REV|OK|IN|G — REV (gun; to increase the speed of revolution of [an engine]) + OK (endorsement) + IN (†) + G (Germany's capital; initial [capitalized] letter of Germany)

18d   Surviving // mariner’s device missing the front (6)

_EXTANT — [S]EXTANT (mariner's device) with the initial letter removed (missing the front)

20d   Arguments // won finally in wrecks (3-3)

RUN-INS — N (won finally; final letter of woN) contained in (in) RUINS (wrecks)

23d   Jack talking /in/ part of a church (4)

NAVE~ — sounds like (talking) KNAVE (jack; in a deck of cards)


The title of today's review is inspired by 9a, 11a, and 21a.

Key to Reference Sources: 

[1]   - The Chambers Dictionary, 11th Edition
[2]   - Search Chambers - (Chambers 21st Century Dictionary)
[3]   - (American Heritage Dictionary)
[4]   - (Collins English Dictionary)
[5]   - Oxford Dictionaries (Oxford Dictionary of English)
[6]   - Oxford Dictionaries (Oxford American Dictionary)
[7]   - Wikipedia
[8]   - Reverso Online Dictionary (Collins French-English Dictionary)
[9]   - Infoplease (Random House Unabridged Dictionary)
[10] - (Collins English Dictionary)
[11] - (Random House Kernerman Webster's College Dictionary)
Signing off for today — Falcon


  1. This puzzle seemed to be more challenging than what we have seen lately. I liked 5D a lot. 13D gave me difficulty - I was able to derive the word from the cross letters and the clue, but I had to look up the word to make sure it was real.

  2. Good morning Falcon et al,

    I hope everyone had a good summer! I found today's offering to be fairly straightforward. Perhaps a bit tougher than usual. Quite enjoyable. Not sure I like 14a because of the word 'standing'. Thanks to C & R.


  3. This puzzle was more interesting and less challenging for me than last week's.

    I didn't get 13d which I should have.

    I agree Falcon that 19a would be better with "grand". I am not used to some of the short forms used by C&R and often just fill in from other clues.

  4. Hi everyone - on the first weekend of fall. Speaking of falling, I spent too much time on 5d, I had the first part and the second part, but I didn't see the answer when I put them together, so I looked elsewhere for the solution. When I figured out 9a, I saw my error.
    Lots of good misdirects today.

  5. I put the double g in the wrong spot in 10 a. Which led me to waste hours on 2d before finally giving up and checking here. I did enjoy the argument with my wife who insisted the capital of Germany is Berlin.

  6. Hello Falcon and folks,
    I agree that 13d was pretty tricky but I was able to derive it with the cross checking letters. Also agree that a grand caprice would have been a much better clue.

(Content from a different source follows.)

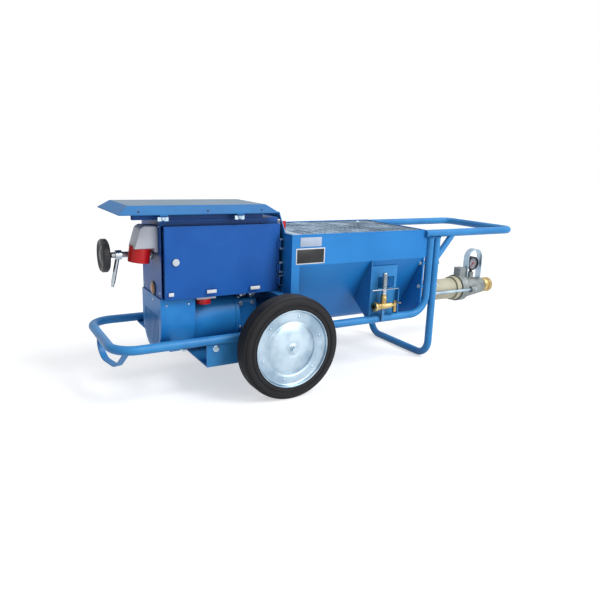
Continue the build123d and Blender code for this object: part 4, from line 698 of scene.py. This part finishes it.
def water_fitting():
    """Brass tee with claw coupling, its stand, the drain cock and the knurled handle."""
    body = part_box("water_valve_body")
    axis = joint_at("water_valve_turn")
    cock = joint_at("drain_cock_turn")
    z = body[1][2] - TEE_BELOW_NECK * MM
    tee = Vector((axis.x, axis.y, z))
    mouth = Vector((body[0][0], axis.y, z))
    tube_z = middle("axle").z + 26.85 * MM
    brass = Shape("brass")
    brass.lathe([(0, 9), (0, 17), (1.5, 20), (11, 20), (12.5, 18), (14, 16), (20, 15), (22, 16.5), (28, 16.5),
                 (30, 14), (33, 13), (38, 13), (40, 14.5), (62, 14.5), (64, 13), (84, 13), (86, 11), (92, 10),
                 (94, 8), (111, 8), (111, 0), (60, 0), (60, 9)], mouth, "X", 1, 56)
    for side in (-1, 1):
        lug = mouth + Vector((5.5, 0, side * 17)) * MM
        brass.box(lug - Vector((5, 6, 3)) * MM, lug + Vector((5, 6, 3)) * MM, 1.2)
    brass.lathe([(8, 0), (8, 12), (24, 12), (26, 13.5), (40, 13.5), (42, 12), (50, 12), (50, 6.4),
                 (20.5, 6.4), (20.5, 0)], tee, "Z", 1, 48)
    brass.lathe([(84.5, 8), (84.5, 12), (91, 12), (91, 8)], mouth, "X", 1, 6)
    brass.lathe([(-30, 4), (-30, 8), (-24, 8.6), (-16, 8.6), (-14, 8), (9, 8), (12, 6), (12, 0), (6, 0),
                 (6, 4)], Vector((cock.x, cock.y, z)), "Z", 1, 36)
    brass.use("rubber").lathe([(0.5, 9), (0.5, 15), (4, 15), (4, 9)], mouth, "X", 1, 48)
    brass.use("frame_blue")
    brass.box(Vector((axis.x - 6 * MM, axis.y - 3.5 * MM, tube_z - 8 * MM)),
              Vector((axis.x + 6 * MM, axis.y + 3.5 * MM, z - 12 * MM)), 0.8)
    brass.box(Vector((axis.x - 6 * MM, axis.y, tube_z - 8 * MM)),
              Vector((axis.x + 6 * MM, axis.y + 8 * MM, tube_z)), 0.8)
    brass.build("water_tee_turned", "chassis", "brass", ("water_valve_body",))

    low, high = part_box("water_valve_handle")
    base = Vector((axis.x, axis.y, low[2]))
    total = (high[2] - low[2]) / MM
    bar_z = total - HANDLE_GRIP
    handle = Shape("chrome")
    handle.lathe([(0, 0), (0, 5.8), (28, 5.8), (28.6, 10), (30, 11), (38, 11), (39, 9.5), (42, 9.5), (43, 11),
                  (50, 11), (52, 9), (53, 6), (bar_z, 6), (bar_z, 0)], base, "Z", 1, 48)
    ridges = [(bar_z, 0), (bar_z, 9), (bar_z + 4, 9)]
    pitch = (total - bar_z - 8) / RIDGES
    for k in range(RIDGES):
        start = bar_z + 5 + k * pitch
        ridges += [(start, 10.2), (start + 0.35 * pitch, 12), (start + 0.65 * pitch, 12)]
    ridges += [(total - 2.5, 9.5), (total, 8), (total, 0)]
    handle.lathe(ridges, base, "Z", 1, 40)
    y = base.y
    handle.box(Vector((low[0], y - 6 * MM, base.z + (bar_z - 4) * MM)),
               Vector((high[0], y + 6 * MM, base.z + bar_z * MM)), 1.2)
    handle.build("water_handle_knurled", "water_handle", "chrome", ("water_valve_handle",), 24)


# ---- drive --------------------------------------------------------------------------
def motor_details():
    axis = middle("motor_housing")
    radius = (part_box("motor_housing")[1][2] - axis.z) / MM
    bands = Shape("motor_blue")
    for x in MOTOR_BAND_X:
        bands.lathe([(-3, radius - 0.5), (-3, radius + 1), (-2, radius + 1.6), (2, radius + 1.6),
                     (3, radius + 1), (3, radius - 0.5)],
                    Vector((at(x, 0, 0).x, axis.y, axis.z)), "X", 1, 96)
    bands.build("motor_bands", "chassis", "motor_blue")
    bolts = Shape("zinc")
    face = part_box("gearbox_housing")
    for x in GEARBOX_TOP_BOLTS[0]:
        for y in GEARBOX_TOP_BOLTS[1]:
            bolts.bolt(Vector((at(x, 0, 0).x, y * MM, face[1][2])), "Z", 1, 13, 6)
    for x in GEARBOX_SIDE_BOLTS[0]:
        for z in GEARBOX_SIDE_BOLTS[1]:
            bolts.bolt(Vector((at(x, 0, 0).x, face[0][1], z * MM)), "Y", -1, 13, 6)
    bolts.build("gearbox_bolts", "chassis", "zinc")


# ---- camera, light and floor --------------------------------------------------------
def seen_directly(tree):
    """1 for camera, mirror and glass rays, so that they meet the white background."""
    path = tree.nodes.new("ShaderNodeLightPath")
    value = path.outputs["Is Camera Ray"]
    for name in ("Is Glossy Ray", "Is Transmission Ray"):
        largest = tree.nodes.new("ShaderNodeMath")
        largest.operation = "MAXIMUM"
        tree.links.new(value, largest.inputs[0])
        tree.links.new(path.outputs[name], largest.inputs[1])
        value = largest.outputs["Value"]
    return value


def studio():
    scene = bpy.context.scene
    scene.view_settings.view_transform = "Standard"
    lens = bpy.data.cameras.new("camera")
    lens.sensor_width = SENSOR
    lens.lens = LENS
    camera = bpy.data.objects.new("camera", lens)
    scene.collection.objects.link(camera)
    scene.camera = camera
    yaw, pitch, roll = CAMERA_YAW, CAMERA_PITCH, CAMERA_ROLL
    ahead = Vector((sin(yaw) * cos(pitch), cos(yaw) * cos(pitch), -sin(pitch)))
    level = Vector((cos(yaw), -sin(yaw), 0))
    above = level.cross(ahead)
    right = level * cos(roll) + above * sin(roll)
    top = above * cos(roll) - level * sin(roll)
    turn = Matrix((right, top, -ahead)).transposed().to_4x4()
    camera.matrix_world = Matrix.Translation(at(*CAMERA_AT)) @ turn

    world = bpy.data.worlds.new("studio")
    scene.world = world
    world.use_nodes = True
    nodes, links = world.node_tree.nodes, world.node_tree.links
    glow = nodes["Background"]
    glow.inputs["Color"].default_value = (0.92, 0.96, 1.0, 1)
    glow.inputs["Strength"].default_value = 0.34
    plain = nodes.new("ShaderNodeBackground")
    plain.inputs["Color"].default_value = (1, 1, 1, 1)
    plain.inputs["Strength"].default_value = 1.0
    swap = nodes.new("ShaderNodeMixShader")
    links.new(seen_directly(world.node_tree), swap.inputs["Fac"])
    links.new(glow.outputs["Background"], swap.inputs[1])
    links.new(plain.outputs["Background"], swap.inputs[2])
    links.new(swap.outputs["Shader"], nodes["World Output"].inputs["Surface"])

    def lamp(name, kind, place, aim, power, size):
        data = bpy.data.lights.new(name, kind)
        data.energy = power
        if kind == "SUN":
            data.angle = size
        else:
            data.shape = "RECTANGLE"
            data.size, data.size_y = size
        obj = bpy.data.objects.new(name, data)
        scene.collection.objects.link(obj)
        facing = (aim - place).to_track_quat("-Z", "Y").to_matrix().to_4x4()
        obj.matrix_world = Matrix.Translation(place) @ facing

    centre = Vector((0, 0, 0.35))
    lamp("key", "SUN", Vector((1.5, -2.2, 3.3)), centre, 1.7, radians(25))
    lamp("front", "AREA", Vector((1.0, -3.6, 1.5)), centre, 45, (2.4, 1.6))
    lamp("overhead", "AREA", Vector((0.0, 0.6, 3.2)), centre, 22, (3.0, 1.6))

    bpy.ops.mesh.primitive_plane_add(size=60, location=(0, 0, 0))
    floor = bpy.context.object
    floor.name = "studio_floor"
    ground = surface("pale_floor", srgb(205, 206, 208), srgb(210, 211, 213), (0.85, 0.9), bump=0.02)
    tree = ground.node_tree
    lift = tree.nodes.new("ShaderNodeEmission")
    lift.inputs["Color"].default_value = (1, 1, 1, 1)
    lift.inputs["Strength"].default_value = 0.55
    both = tree.nodes.new("ShaderNodeAddShader")
    seen = tree.nodes.new("ShaderNodeMixShader")
    shader = tree.nodes["Principled BSDF"].outputs["BSDF"]
    tree.links.new(shader, both.inputs[0])
    tree.links.new(lift.outputs["Emission"], both.inputs[1])
    tree.links.new(seen_directly(tree), seen.inputs["Fac"])
    tree.links.new(shader, seen.inputs[1])
    tree.links.new(both.outputs["Shader"], seen.inputs[2])
    tree.links.new(seen.outputs["Shader"], tree.nodes["Material Output"].inputs["Surface"])
    floor.data.materials.append(ground)


dress_all()
wheel("right", -1)
wheel("left", 1)
cabinet_details()
power_inlet()
sockets()
roof_details()
frame_details()
hopper_details()
pump_details()
gauge_details()
water_fitting()
motor_details()
studio()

Finally, I would have underlined "getting dense" as the solution in 22a.

    Thank you for posting on this chilly Saturday. Is camping officially over for the year?


    1. Hi MG,
      You are absolutely correct on the definition in 22a.

      And yes, the camping gear has been packed away.

  7. Hello Falcon and all,
    I found this one mostly straightforward except for three: 13d and 16d, which I got from pattern recognition and then puzzled out the clues, and 14a, which took me some minutes to parse. In 19a, I agree that "grand" would have been better; I was probably confusing "great" with "grand," as I guessed a G with no hesitation.

    1. Hi Carola,
      Your experience on the three clues you mention closely mirrors my own.

  8. I think the clues to 3d and 14a were pushing it. It's nice to be creative, but these two were over the top!